* **Exercise instructions**
Give the data again, word for word.

* **Entries provided**
----------

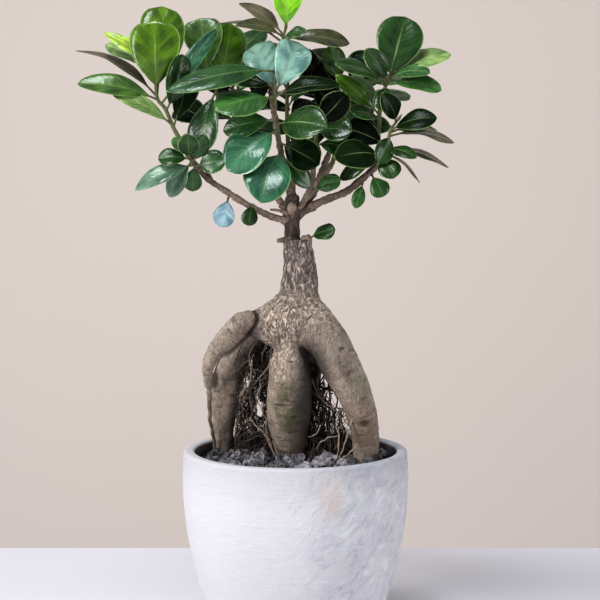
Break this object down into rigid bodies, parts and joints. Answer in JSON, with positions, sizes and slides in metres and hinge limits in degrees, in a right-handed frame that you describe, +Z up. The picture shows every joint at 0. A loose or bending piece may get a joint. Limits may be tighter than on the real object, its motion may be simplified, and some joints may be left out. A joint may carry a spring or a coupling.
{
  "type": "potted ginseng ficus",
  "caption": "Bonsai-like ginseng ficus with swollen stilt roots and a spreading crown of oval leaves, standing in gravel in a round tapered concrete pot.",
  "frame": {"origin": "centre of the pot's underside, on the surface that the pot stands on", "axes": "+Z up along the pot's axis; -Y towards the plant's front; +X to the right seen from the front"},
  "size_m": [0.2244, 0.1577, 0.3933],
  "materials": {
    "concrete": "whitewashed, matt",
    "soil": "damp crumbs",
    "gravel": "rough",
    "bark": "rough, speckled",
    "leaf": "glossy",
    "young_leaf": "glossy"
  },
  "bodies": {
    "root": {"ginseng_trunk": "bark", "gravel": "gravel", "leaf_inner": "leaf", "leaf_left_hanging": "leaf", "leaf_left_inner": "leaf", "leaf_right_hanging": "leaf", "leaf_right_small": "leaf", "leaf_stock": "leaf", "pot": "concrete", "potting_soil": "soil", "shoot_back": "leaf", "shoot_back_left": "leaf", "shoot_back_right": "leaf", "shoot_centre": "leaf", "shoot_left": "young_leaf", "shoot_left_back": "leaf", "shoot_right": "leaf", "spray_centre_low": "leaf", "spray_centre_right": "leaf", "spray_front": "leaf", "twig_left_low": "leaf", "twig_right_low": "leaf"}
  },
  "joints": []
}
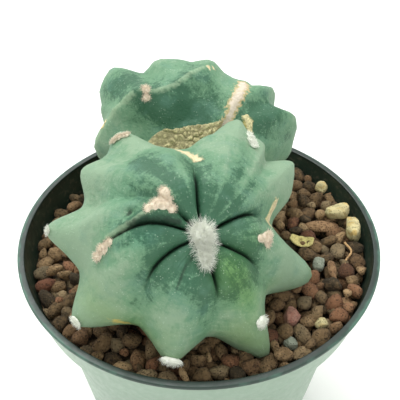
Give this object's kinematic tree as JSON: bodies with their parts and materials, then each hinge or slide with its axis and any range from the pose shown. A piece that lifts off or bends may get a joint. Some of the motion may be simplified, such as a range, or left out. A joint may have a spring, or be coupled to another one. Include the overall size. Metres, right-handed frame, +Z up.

----------

* **Solved exercise**
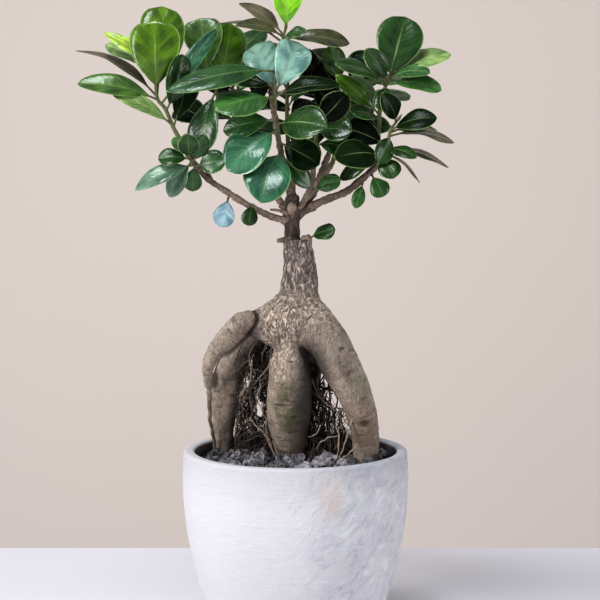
Break this object down into rigid bodies, parts and joints. Answer in JSON, with positions, sizes and slides in metres and hinge limits in degrees, in a right-handed frame that you describe, +Z up. The picture shows every joint at 0. A loose or bending piece may get a joint. Limits may be tighter than on the real object, its motion may be simplified, and some joints may be left out. A joint may carry a spring or a coupling.
{
  "type": "potted ginseng ficus",
  "caption": "Bonsai-like ginseng ficus with swollen stilt roots and a spreading crown of oval leaves, standing in gravel in a round tapered concrete pot.",
  "frame": {"origin": "centre of the pot's underside, on the surface that the pot stands on", "axes": "+Z up along the pot's axis; -Y towards the plant's front; +X to the right seen from the front"},
  "size_m": [0.2244, 0.1577, 0.3933],
  "materials": {
    "concrete": "whitewashed, matt",
    "soil": "damp crumbs",
    "gravel": "rough",
    "bark": "rough, speckled",
    "leaf": "glossy",
    "young_leaf": "glossy"
  },
  "bodies": {
    "root": {"ginseng_trunk": "bark", "gravel": "gravel", "leaf_inner": "leaf", "leaf_left_hanging": "leaf", "leaf_left_inner": "leaf", "leaf_right_hanging": "leaf", "leaf_right_small": "leaf", "leaf_stock": "leaf", "pot": "concrete", "potting_soil": "soil", "shoot_back": "leaf", "shoot_back_left": "leaf", "shoot_back_right": "leaf", "shoot_centre": "leaf", "shoot_left": "young_leaf", "shoot_left_back": "leaf", "shoot_right": "leaf", "spray_centre_low": "leaf", "spray_centre_right": "leaf", "spray_front": "leaf", "twig_left_low": "leaf", "twig_right_low": "leaf"}
  },
  "joints": []
}
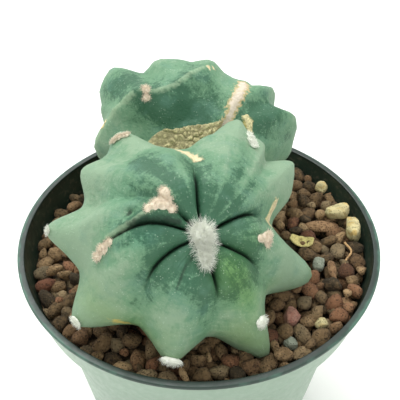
Give this object's kinematic tree as JSON: bodies with their parts and materials, then each hinge or slide with its axis and any range from the pose shown. A piece that lifts off or bends may get a joint. Some of the motion may be simplified, such as a range, or left out. A joint may have a spring, or be coupled to another one. Include the overall size. Metres, right-handed frame, +Z up.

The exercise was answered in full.